Task goal: Please quote exactly the opening lines of the data, from the first line to the one where "grip_wall = 3" appears.

Excerpted data:
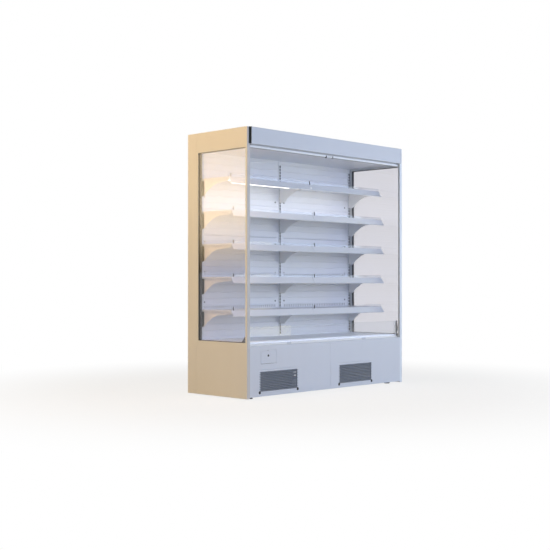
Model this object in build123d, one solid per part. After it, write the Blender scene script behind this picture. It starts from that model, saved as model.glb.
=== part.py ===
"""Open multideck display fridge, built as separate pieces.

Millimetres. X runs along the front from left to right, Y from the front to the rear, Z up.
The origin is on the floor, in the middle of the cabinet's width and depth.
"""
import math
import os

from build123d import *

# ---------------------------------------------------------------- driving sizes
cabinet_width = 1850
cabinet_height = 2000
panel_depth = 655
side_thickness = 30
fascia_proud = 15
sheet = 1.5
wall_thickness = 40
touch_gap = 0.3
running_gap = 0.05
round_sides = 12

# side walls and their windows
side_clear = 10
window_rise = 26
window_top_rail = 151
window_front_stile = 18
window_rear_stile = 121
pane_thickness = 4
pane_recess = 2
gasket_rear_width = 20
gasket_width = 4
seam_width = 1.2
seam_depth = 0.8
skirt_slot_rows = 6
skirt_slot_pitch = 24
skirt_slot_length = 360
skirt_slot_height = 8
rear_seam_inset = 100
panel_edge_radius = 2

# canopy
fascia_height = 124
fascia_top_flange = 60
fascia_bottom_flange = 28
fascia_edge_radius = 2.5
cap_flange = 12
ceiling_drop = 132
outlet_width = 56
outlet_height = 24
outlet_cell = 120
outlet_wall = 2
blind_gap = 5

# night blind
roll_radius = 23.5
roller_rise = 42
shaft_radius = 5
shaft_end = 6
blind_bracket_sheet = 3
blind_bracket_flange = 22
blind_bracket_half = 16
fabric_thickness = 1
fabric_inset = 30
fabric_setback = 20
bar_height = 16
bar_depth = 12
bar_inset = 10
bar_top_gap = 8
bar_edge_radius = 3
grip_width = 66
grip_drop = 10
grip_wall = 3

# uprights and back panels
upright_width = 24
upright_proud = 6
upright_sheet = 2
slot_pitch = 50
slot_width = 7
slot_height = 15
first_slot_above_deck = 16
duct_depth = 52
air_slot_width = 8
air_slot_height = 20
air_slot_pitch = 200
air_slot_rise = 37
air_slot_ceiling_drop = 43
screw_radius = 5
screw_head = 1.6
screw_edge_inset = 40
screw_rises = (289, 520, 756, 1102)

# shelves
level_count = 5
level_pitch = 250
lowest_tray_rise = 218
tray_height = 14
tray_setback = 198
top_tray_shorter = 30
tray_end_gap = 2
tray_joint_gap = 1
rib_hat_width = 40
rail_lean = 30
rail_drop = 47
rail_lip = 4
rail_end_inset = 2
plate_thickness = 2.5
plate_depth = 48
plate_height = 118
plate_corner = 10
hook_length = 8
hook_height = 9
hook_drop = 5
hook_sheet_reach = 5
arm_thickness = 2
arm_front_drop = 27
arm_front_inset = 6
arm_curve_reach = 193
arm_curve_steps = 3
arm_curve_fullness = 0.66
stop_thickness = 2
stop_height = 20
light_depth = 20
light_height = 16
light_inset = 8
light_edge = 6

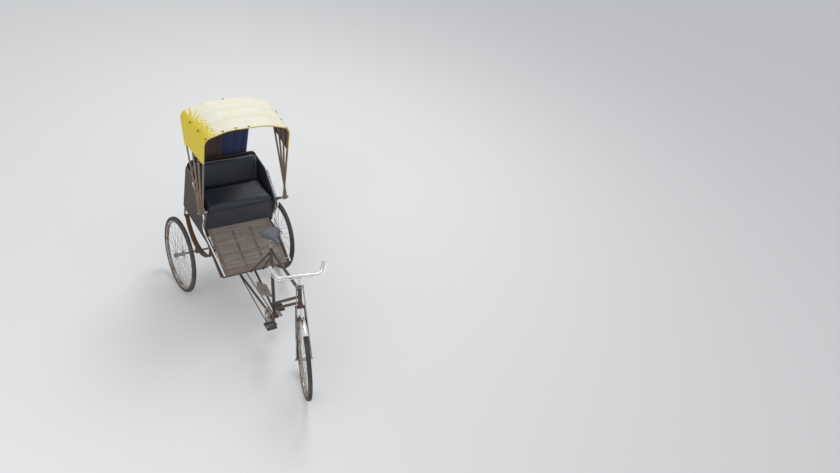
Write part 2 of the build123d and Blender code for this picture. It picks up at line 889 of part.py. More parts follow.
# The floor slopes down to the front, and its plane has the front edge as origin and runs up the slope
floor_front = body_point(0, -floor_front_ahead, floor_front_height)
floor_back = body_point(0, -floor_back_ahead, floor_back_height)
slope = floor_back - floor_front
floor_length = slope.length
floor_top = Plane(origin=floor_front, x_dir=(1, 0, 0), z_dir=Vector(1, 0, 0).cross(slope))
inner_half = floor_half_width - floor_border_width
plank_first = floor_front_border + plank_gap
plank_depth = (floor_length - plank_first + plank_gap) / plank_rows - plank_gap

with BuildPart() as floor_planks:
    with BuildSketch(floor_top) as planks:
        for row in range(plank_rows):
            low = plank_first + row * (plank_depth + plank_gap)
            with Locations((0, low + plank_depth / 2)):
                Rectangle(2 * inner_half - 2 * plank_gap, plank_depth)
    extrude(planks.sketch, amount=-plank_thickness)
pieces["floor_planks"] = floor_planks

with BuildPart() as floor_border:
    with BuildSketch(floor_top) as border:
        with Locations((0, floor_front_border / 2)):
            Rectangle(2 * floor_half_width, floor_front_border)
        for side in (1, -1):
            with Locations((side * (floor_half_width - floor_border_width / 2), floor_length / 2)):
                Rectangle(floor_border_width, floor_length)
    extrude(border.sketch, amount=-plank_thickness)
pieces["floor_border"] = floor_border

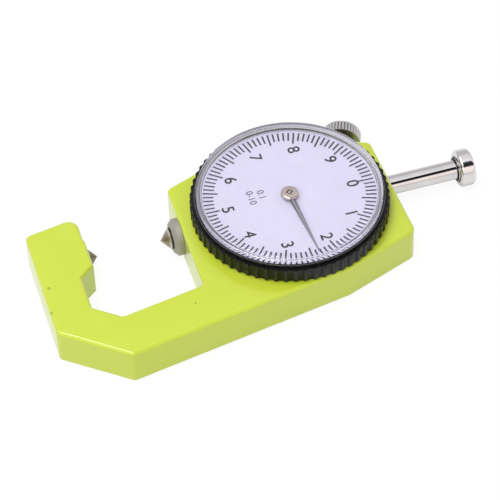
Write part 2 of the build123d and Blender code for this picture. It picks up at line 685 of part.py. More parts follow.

The result:
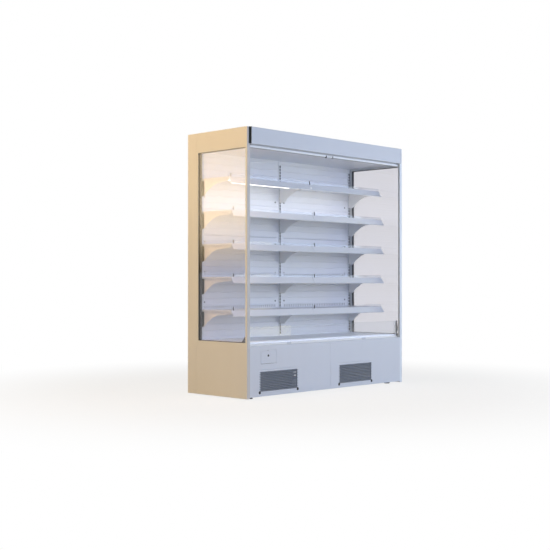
Model this object in build123d, one solid per part. After it, write the Blender scene script behind this picture. It starts from that model, saved as model.glb.
=== part.py ===
"""Open multideck display fridge, built as separate pieces.

Millimetres. X runs along the front from left to right, Y from the front to the rear, Z up.
The origin is on the floor, in the middle of the cabinet's width and depth.
"""
import math
import os

from build123d import *

# ---------------------------------------------------------------- driving sizes
cabinet_width = 1850
cabinet_height = 2000
panel_depth = 655
side_thickness = 30
fascia_proud = 15
sheet = 1.5
wall_thickness = 40
touch_gap = 0.3
running_gap = 0.05
round_sides = 12

# side walls and their windows
side_clear = 10
window_rise = 26
window_top_rail = 151
window_front_stile = 18
window_rear_stile = 121
pane_thickness = 4
pane_recess = 2
gasket_rear_width = 20
gasket_width = 4
seam_width = 1.2
seam_depth = 0.8
skirt_slot_rows = 6
skirt_slot_pitch = 24
skirt_slot_length = 360
skirt_slot_height = 8
rear_seam_inset = 100
panel_edge_radius = 2

# canopy
fascia_height = 124
fascia_top_flange = 60
fascia_bottom_flange = 28
fascia_edge_radius = 2.5
cap_flange = 12
ceiling_drop = 132
outlet_width = 56
outlet_height = 24
outlet_cell = 120
outlet_wall = 2
blind_gap = 5

# night blind
roll_radius = 23.5
roller_rise = 42
shaft_radius = 5
shaft_end = 6
blind_bracket_sheet = 3
blind_bracket_flange = 22
blind_bracket_half = 16
fabric_thickness = 1
fabric_inset = 30
fabric_setback = 20
bar_height = 16
bar_depth = 12
bar_inset = 10
bar_top_gap = 8
bar_edge_radius = 3
grip_width = 66
grip_drop = 10
grip_wall = 3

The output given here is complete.